*Raw data*:

━━━━━━━━━━━━━━━━━━━━

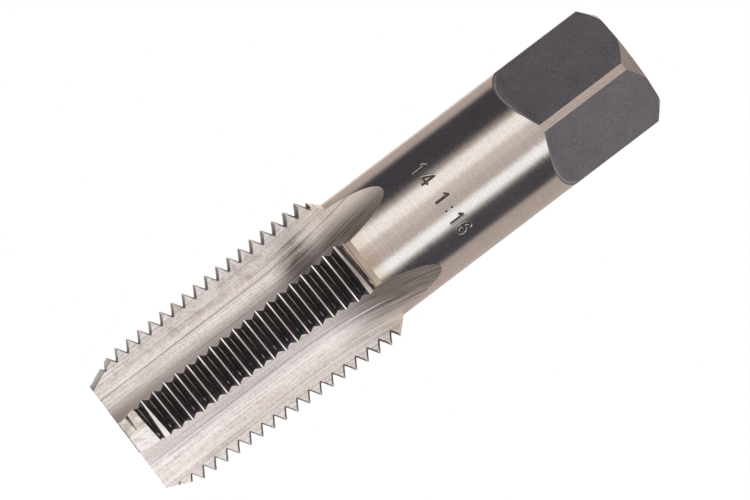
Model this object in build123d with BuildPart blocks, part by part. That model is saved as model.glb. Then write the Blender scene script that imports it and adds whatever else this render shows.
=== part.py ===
"""A 1/2-14 taper pipe tap in millimetres, standing on its flat nose with its axis on Z."""

import os
from math import atan, cos, degrees, floor, radians, sin, tan

from build123d import *

os.makedirs("parts", exist_ok=True)

# Standard sizes
inch = 25.4
overall_length = 3.125 * inch
thread_length = 1.375 * inch
shank_radius = 0.6875 * inch / 2
square_width = 0.515 * inch
pitch = inch / 14
flute_count = 4

# Thread: the radii are those at the nose and grow with the taper
taper = 1 / 32
crest_radius = 9.82
root_radius = 8.383
flank_angle = 30
crest_height = 5.98  # where a crest passes the -Y side
crest_clearance = 0.04  # how far the groove's tool stands past the crests
back_angle = 45
groove_reach = 35  # how far each groove runs to both sides of a land's middle
groove_range = (0.9, 36.3)  # heights of the lowest and highest groove

# Cutting chamfer at the nose: each land's cone is off centre, so it falls away behind the edge
chamfer_radius = 8.00
chamfer_slope = 0.43
chamfer_shift = 1.11
chamfer_reach = 7.0
relief_half = 6.5

# Flute section, with the deepest line on local X and the cutting face towards local +Y
flute_from_land = 41
core_radius = 4.7
face_arc = 3.69
heel_arc = 5.48
rake_point = (9.07, 3.96)
rake_slope = 0.242
heel_point = (8.37, -5.29)
heel_slope = 0.589
flute_mouth = 12.5

# Flute runout, left by the grinding wheel
wheel_radius = 64
runout_start = 22
runout_turn = 27

# Square drive end
square_turn = 47  # the flats stand this far round from the lands
square_start = 64.75
shoulder_break = (0.85, 1.16)  # back along the tap, out from the flat
shoulder_top = (1.85, 2.19)
tail_chamfer_length = 1.675
tail_face_radius = 6.8

# Centre holes in both ends
centre_mouth_radius = 2.2
centre_pilot_radius = 1.0
centre_pilot_depth = 4.0
centre_angle = 30

# Worked out from the dimensions above
back_foot = thread_length + (
    crest_radius + taper * thread_length - shank_radius
) / tan(radians(back_angle))
groove_depth = crest_radius - root_radius + crest_clearance
groove_half = groove_depth * tan(radians(flank_angle))
taper_angle = degrees(atan(taper))
wheel_centre = core_radius + wheel_radius
flat_height = square_width / 2
shoulder_rise = (shoulder_top[0] - shoulder_break[0]) / (
    shoulder_top[1] - shoulder_break[1]
)
centre_mouth_depth = (centre_mouth_radius - centre_pilot_radius) / tan(
    radians(centre_angle)
)


def flute_section():
    """Outline of one flute: cutting face, two arcs that meet on the deepest line, heel face."""
    face_turn = atan(rake_slope)
    heel_turn = atan(heel_slope)
    face_foot = (
        core_radius + face_arc * (1 - sin(face_turn)),
        face_arc * cos(face_turn),
    )
    heel_foot = (
        core_radius + heel_arc * (1 - sin(heel_turn)),
        -heel_arc * cos(heel_turn),
    )
    face_mouth = (
        flute_mouth,
        rake_point[1] + rake_slope * (flute_mouth - rake_point[0]),
    )
    heel_mouth = (
        flute_mouth,
        heel_point[1] - heel_slope * (flute_mouth - heel_point[0]),
    )
    bottom = (core_radius, 0)
    RadiusArc(bottom, face_foot, face_arc)
    Polyline(face_foot, face_mouth, heel_mouth, heel_foot)
    RadiusArc(heel_foot, bottom, heel_arc)


def groove(height):
    """One thread groove over one land, as a tapered helix that starts on +X at this height."""
    foot = root_radius + taper * height
    with BuildPart() as cut:
        with BuildLine() as helix:
            Helix(
                pitch / cos(radians(taper_angle)),
                pitch * groove_reach / 180,
                foot,
                center=(0, 0, height),
                cone_angle=taper_angle,
            )
        with BuildSketch(Plane.XZ):
            with BuildLine():
                Polyline(
                    (foot, height),
                    (foot + groove_depth, height - groove_half),
                    (foot + groove_depth, height + groove_half),
                    close=True,
                )
            make_face()
        sweep(path=helix.line, is_frenet=True)
    return cut.part


def thread_grooves():
    """Every groove of every land, on the one helix that runs round the tap."""
    cuts = []
    for land in range(flute_count):
        height = crest_height + pitch * (0.5 + land / flute_count)
        height -= pitch * floor((height - groove_range[0]) / pitch)
        start_turn = 360 * land / flute_count - 90 - groove_reach
        while height < groove_range[1]:
            cut = groove(height - pitch * groove_reach / 360)
            cuts.append(cut.moved(Location((0, 0, 0), (0, 0, start_turn))))
            height += pitch
    return cuts


with BuildPart() as flute:
    with BuildSketch(Plane.XY.offset(-1)) as run_section:
        with BuildLine():
            flute_section()
        make_face()
    extrude(amount=runout_start + 1)
    with BuildSketch(Plane.XY.offset(runout_start)) as runout_section:
        with BuildLine():
            flute_section()
        make_face()
    revolve(
        axis=Axis((wheel_centre, 0, runout_start), (0, 1, 0)),
        revolution_arc=runout_turn,
    )

with BuildPart() as relief:
    Box(
        2 * flute_mouth,
        2 * relief_half,
        chamfer_reach + 1,
        align=(Align.MIN, Align.CENTER, Align.MIN),
    )
    with Locations((0, -chamfer_shift, 0)):
        Cone(
            chamfer_radius,
            chamfer_radius + chamfer_slope * (chamfer_reach + 1),
            chamfer_reach + 1,
            align=(Align.CENTER, Align.CENTER, Align.MIN),
            mode=Mode.SUBTRACT,
        )

with BuildPart() as flat:
    with BuildSketch(Plane.XZ):
        with BuildLine():
            Polyline(
                (flat_height, square_start),
                (flat_height + shoulder_break[1], square_start - shoulder_break[0]),
                (flat_height + shoulder_top[1], square_start - shoulder_top[0]),
                (
                    2 * flat_height + shoulder_top[1],
                    square_start - shoulder_top[0] - shoulder_rise * flat_height,
                ),
                (2 * flat_height + shoulder_top[1], overall_length + 1),
                (flat_height, overall_length + 1),
                close=True,
            )
        make_face()
    extrude(amount=shank_radius, both=True)

with BuildPart() as centre:
    with BuildSketch(Plane.XZ):
        with BuildLine():
            Polyline(
                (0, 0),
                (centre_mouth_radius, 0),
                (centre_pilot_radius, centre_mouth_depth),
                (centre_pilot_radius, centre_pilot_depth),
                (0, centre_pilot_depth + centre_pilot_radius * tan(radians(31))),
                close=True,
            )
        make_face()
    revolve(axis=Axis.Z)

with BuildPart() as tap:
    with BuildSketch(Plane.XZ):
        with BuildLine():
            Polyline(
                (0, 0),
                (crest_radius, 0),
                (crest_radius + taper * thread_length, thread_length),
                (shank_radius, back_foot),
                (shank_radius, overall_length - tail_chamfer_length),
                (tail_face_radius, overall_length),
                (0, overall_length),
                close=True,
            )
        make_face()
    revolve(axis=Axis.Z)
    with PolarLocations(0, flute_count, start_angle=-flute_from_land):
        add(flute.part, mode=Mode.SUBTRACT)
    with PolarLocations(0, flute_count):
        add(relief.part, mode=Mode.SUBTRACT)
    with PolarLocations(0, flute_count, start_angle=square_turn):
        add(flat.part, mode=Mode.SUBTRACT)
    add(thread_grooves(), mode=Mode.SUBTRACT)
    add(centre.part, mode=Mode.SUBTRACT)
    with Locations(Location((0, 0, overall_length), (180, 0, 0))):
        add(centre.part, mode=Mode.SUBTRACT)

tap.part.label = "tap"
export_step(tap.part, "parts/tap.step")
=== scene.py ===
"""A taper pipe tap, standing on its nose: the fine surface of the tool, its finishes and a plain studio.

Lengths inside the shape classes are millimetres and angles are degrees, and the
mesh is turned into metres when it is made.
"""

from __future__ import annotations

import logging
from dataclasses import dataclass, field
from enum import Enum
from functools import cached_property
from math import cos, radians, sin, sqrt, tan
from typing import Any

import bmesh
import bpy
import numpy as np
from mathutils import Matrix, Vector

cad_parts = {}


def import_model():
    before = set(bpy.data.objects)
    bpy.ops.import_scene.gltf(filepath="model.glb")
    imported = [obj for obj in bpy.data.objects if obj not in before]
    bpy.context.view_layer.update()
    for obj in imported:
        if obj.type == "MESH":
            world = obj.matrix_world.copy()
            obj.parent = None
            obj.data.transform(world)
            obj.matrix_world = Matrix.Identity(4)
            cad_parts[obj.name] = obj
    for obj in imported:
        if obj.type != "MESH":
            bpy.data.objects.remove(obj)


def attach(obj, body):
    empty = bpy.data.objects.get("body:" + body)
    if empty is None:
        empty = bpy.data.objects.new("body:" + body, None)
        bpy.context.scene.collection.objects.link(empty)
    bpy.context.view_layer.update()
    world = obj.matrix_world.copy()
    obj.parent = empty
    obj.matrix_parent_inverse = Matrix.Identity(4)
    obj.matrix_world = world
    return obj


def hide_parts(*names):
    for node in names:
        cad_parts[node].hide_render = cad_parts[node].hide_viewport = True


log = logging.getLogger("tap")
Array = np.ndarray
Colour = tuple[float, float, float]
Coat = tuple[Any, Any]
MM = 0.001

# Bearing of the side that faces the camera, in degrees
FRONT = 268.5


class Finish(Enum):
    """The ground and dark surfaces of the tool, in the order of the mesh's material slots."""

    SHANK = 0
    FLUTE = 1
    LAND = 2
    DRIVE = 3
    END = 4
    MARK = 5


# Pattern coordinates kept at the mesh's points
GRAIN = ("across", "over", "cut", "foot")


# --------------------------------------------------------------------------- mesh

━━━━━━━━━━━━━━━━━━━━

*Exercise objective*: Exactly reproduce the stretch from the line with "add(thread_grooves(), mode=Mode.SUBTRACT)" through the line with "imported = [obj", including both ends and nothing else.

*Expected output*:
    add(thread_grooves(), mode=Mode.SUBTRACT)
    add(centre.part, mode=Mode.SUBTRACT)
    with Locations(Location((0, 0, overall_length), (180, 0, 0))):
        add(centre.part, mode=Mode.SUBTRACT)

tap.part.label = "tap"
export_step(tap.part, "parts/tap.step")
=== scene.py ===
"""A taper pipe tap, standing on its nose: the fine surface of the tool, its finishes and a plain studio.

Lengths inside the shape classes are millimetres and angles are degrees, and the
mesh is turned into metres when it is made.
"""

from __future__ import annotations

import logging
from dataclasses import dataclass, field
from enum import Enum
from functools import cached_property
from math import cos, radians, sin, sqrt, tan
from typing import Any

import bmesh
import bpy
import numpy as np
from mathutils import Matrix, Vector

cad_parts = {}


def import_model():
    before = set(bpy.data.objects)
    bpy.ops.import_scene.gltf(filepath="model.glb")
    imported = [obj for obj in bpy.data.objects if obj not in before]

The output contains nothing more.